Glenn Willmott

What is an Emergency Ecopoetics?

Abstract

The structure of feeling for environmental knowledge and art has evolved over the past decades; with new pollutions like plastic, resource depletions, climate change, and mass extinctions, the danger feels at once more extensive, more various, more powerful, and more intimate. This paper asks what this shift implies for ecopoetics, the wordcraft of ecological perspectives and worlds. What might an “emergency ecopoetics” look like? I propose what I see as at least two general steps towards an emergency ecopoetics, which I call an “expanded ecopoetics”: (1) The first step is to foreground an ecocritical exposure of the poetics or fabrication of all the texts we read, not only environmentally oriented ones, and to see this fabrication in two ways, as a poetics of both their (material) conditional ecology and their (imaginative) propositional ecology. What messages do literature and art have for us, positive and negative, subliminal or deliberate, about what we are and what we might be? (2) A second step requires a poetics of reading and teaching in addition to the poetics of the text itself. I will briefly look at the network and streaming TV series Riverdale (2017 and ongoing) as a case study.

Bio

Glenn Willmott is a Professor of English and Cultural Studies at Queen’s University in Canada. His interests are in modernism, comics, and ecocritical and economic views of culture; and is recently the author of Reading for Wonder: Ecology, Ethics, Enchantment (2018).

Adam Dickinson

Thermography: A Poetics of Heat

Abstract

How do we imagine writing with and about heat in a warming world?
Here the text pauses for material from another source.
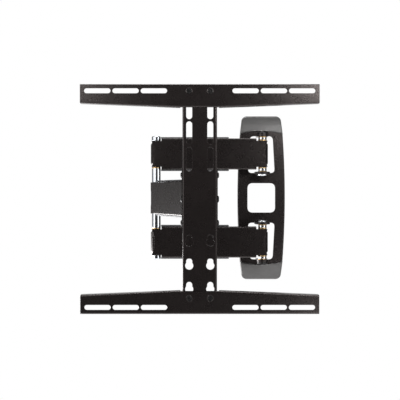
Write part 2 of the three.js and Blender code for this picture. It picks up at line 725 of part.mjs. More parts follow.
piece(head, 'pan_pin', hingeBolt(1, PIN_HEAD_R, PAN_HEAD, PAN_TIP), boltBlack);
piece(head, 'pan_nut', domedNut(1, PIN_HEAD_R, below(PAN_HEAD), 3.2), boltBlack);
piece(head, 'pan_yoke', panYoke(), blackSteel);
piece(head, 'spine', spine(), blackSteel);
piece(head, 'left_guide_plate', guidePlate(-1), blackSteel);
piece(head, 'right_guide_plate', guidePlate(1), blackSteel);
for (const { name, r, z } of CROSS_BOLTS) {
  piece(head, `${name}_bolt`, crossBolt(r, z), boltBlack);
  piece(head, `${name}_nut`, crossNut(r, z), boltBlack);
}

for (const [side, level, boltZ] of [[1, 'upper', RAIL_SLOT_ROW], [-1, 'lower', LOWER_BOLT_Z]]) {
  piece(head, `${level}_rail`, rail(side, boltZ), blackSteel);
  for (const [x, hand] of [[-HOLE_X, 'left'], [HOLE_X, 'right']]) {
    piece(head, `${level}_rail_bolt_${hand}`, railBolt(x, boltZ), boltBlack);
    piece(head, `${level}_rail_nut_${hand}`, flangeNut(x, boltZ), boltBlack);
  }
}

export default mount;
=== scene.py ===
"""A full motion television wall mount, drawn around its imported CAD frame.

Pieces are drawn in millimetres in the frames of their own hinges, then set in the row frame in metres.
Sheet metal gets its bends and eased edges here, and turned pieces their full roundness.
"""

import json
import math
from collections import namedtuple

import bmesh
import bpy
from mathutils import Matrix, Vector


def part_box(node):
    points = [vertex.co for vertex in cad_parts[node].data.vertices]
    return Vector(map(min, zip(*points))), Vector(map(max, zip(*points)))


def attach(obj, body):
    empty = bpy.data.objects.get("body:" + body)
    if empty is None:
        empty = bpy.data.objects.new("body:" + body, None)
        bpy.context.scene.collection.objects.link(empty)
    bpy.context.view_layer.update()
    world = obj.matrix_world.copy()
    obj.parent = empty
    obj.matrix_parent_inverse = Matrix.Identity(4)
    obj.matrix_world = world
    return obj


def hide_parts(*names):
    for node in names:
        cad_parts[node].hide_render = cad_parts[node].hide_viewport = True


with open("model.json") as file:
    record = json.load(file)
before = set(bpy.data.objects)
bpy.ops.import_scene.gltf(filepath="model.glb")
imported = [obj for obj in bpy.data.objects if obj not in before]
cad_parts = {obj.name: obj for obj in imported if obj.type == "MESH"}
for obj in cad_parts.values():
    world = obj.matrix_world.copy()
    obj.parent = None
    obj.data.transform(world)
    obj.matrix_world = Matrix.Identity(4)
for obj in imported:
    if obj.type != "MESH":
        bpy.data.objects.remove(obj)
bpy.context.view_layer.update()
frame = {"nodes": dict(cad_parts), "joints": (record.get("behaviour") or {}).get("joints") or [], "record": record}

MM = 0.001

# ---------------------------------------------------------------- sizes, in millimetres

GAP = 0.3  # air between pieces that rest on each other
SHEET = 2.5  # arms, spine and rails
BEND = 3.0  # outer radius of a pressed bend
EASE = 0.35  # broken edge of cut sheet
NUT_EASE = 0.25
NO_EASE = 0  # for pieces whose outlines already have their rounded edges
PAST = 1  # how far a cutter runs past what it cuts
OVERLAP = 1  # how far two solids run into each other before they are joined
HEXAGON = 6  # sides of a nut or a socket

PLATE_HALF_WIDTH = 53.2
PLATE_SIDE_RADIUS = 1940
PLATE_END = 184
PLATE_DEPTH = 14
PLATE_WALL = 3
PLATE_WINDOW = (31, 33)  # half width and half height
WINDOW_CORNER = 12
WINDOW_CUT = 5  # how far the window cutters stand proud of the plate
HINGE_WINDOW = [(30, 56), (25.5, 138.5), (-25.5, 138.5), (-30, 56)]
HINGE_WINDOW_CORNER = 9
CAP_FROM = 142.7
CAP_RISE = 6.6
CAP_DEPTH = 17
CAP_WALL = 2.4
CAP_CROWN_R = 104
CROWN_SIDES = 80
CROWN_HALF = 60  # wider than the cap that is cut from it
CAP_CORNER = 12
CAP_LIP = 3.0  # the rounded edge of a cap's front
CAP_MOUTH = 8  # how far a cap's hollow runs out past its arched edge
TAB_FROM = 148.9
TAB_TO = 177
TAB_HALF = 38
TAB_CORNER = 9
SCREW_ROW = 163
CENTRE_SCREW_SLOT = (4.5, 4.5)  # half length between centres, and radius
SIDE_SCREW_SLOTS = (28, 3, 4)  # distance from the middle, half length, and radius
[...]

What forms of writing might emerge when heat and its effects are invited into the compositional process? This creative presentation will involve an explanation of procedures and a reading of two poems from a project about writing, metabolism, and heat. I will briefly discuss ongoing work emerging from a series of laboratory experiments involving heat stress and my body, as well as an experiment involving cockroaches, Kafka, heat, and thermal imaging.

Bio

Adam Dickinson is the author of four books of poetry. His work has been nominated for awards including the Governor General's Award for Poetry, the Trillium Book Award for Poetry, and the Raymond Souster Award. He was also a finalist for the Canadian Broadcasting Corporation (CBC) Poetry Prize and the K.M. Hunter Artist Award in Literature. His book Anatomic won this year's Alanna Bondar Memorial Book Prize from the Association for Literature, Environment, and Culture in Canada. He teaches Creative Writing at Brock University in St. Catharines, Ontario.

Joshua Schuster

Notes on Heliopoetics

Abstract

This essay discusses how to look at the sun today. The sun is our energy future and energy humanities future. As we turn towards a transitional and generational shift to solar, what kind of transitional cultural forms and productions will serve as guide? What will the world of solar energy look like? Most imaginations of this energy regime envision it as primarily ecotopian. However, as Imre Szeman mentions, the belief "that a shift to wind and solar power occasions a more general expansion of social justice – [is] a completely unsubstantiated view of how energy and social possibility are linked" (On Petrocultures, 11). The associations of solarity and what Szeman calls "energy justice" must be produced rather than assumed. I use the term "heliopoetics," borrowed from Derrida, to track different metaphorical possibilities for the sun. Some of these metaphors are regressive as authoritarian and fascist groups have long used the sun to represent sovereign power. However, several progressive, anti-fascist, and anti-racist groups have also sought to resignify the sun. I examine work from the Black Arts movement, including poems by Sun Ra and Amiri Baraka, as fostering an African American consciousness of the sun as a figure of resistance and planetary consciousness. I also examine the visual art of Canadian artist Malcolm Pate, whose digital media installation of a sun composed of flickering candles conveys a sense of the fragility and elegiac quality of the sun.

Bio

Joshua Schuster is an associate professor of English and core faculty member of the Centre for Theory and Criticism at Western University in London, Ontario. Western University is situated on the traditional territories of the Anishinaabeg, Haudenosaunee, Lunaapeewak and Attawandaron peoples; Professor Schuster gratefully acknowledges the First Nations peoples who have longstanding relationships to the land and region of southwestern Ontario and across Turtle Island. Professor Schuster's first book The Ecology of Modernism: American Environments and Avant-Garde Poetics (U of Alabama Press, 2015) won the Alanna Bondar Memorial Book Prize in 2016. His current book project What Is Extinction? A Natural and Cultural History of Last Animals is nearing completion.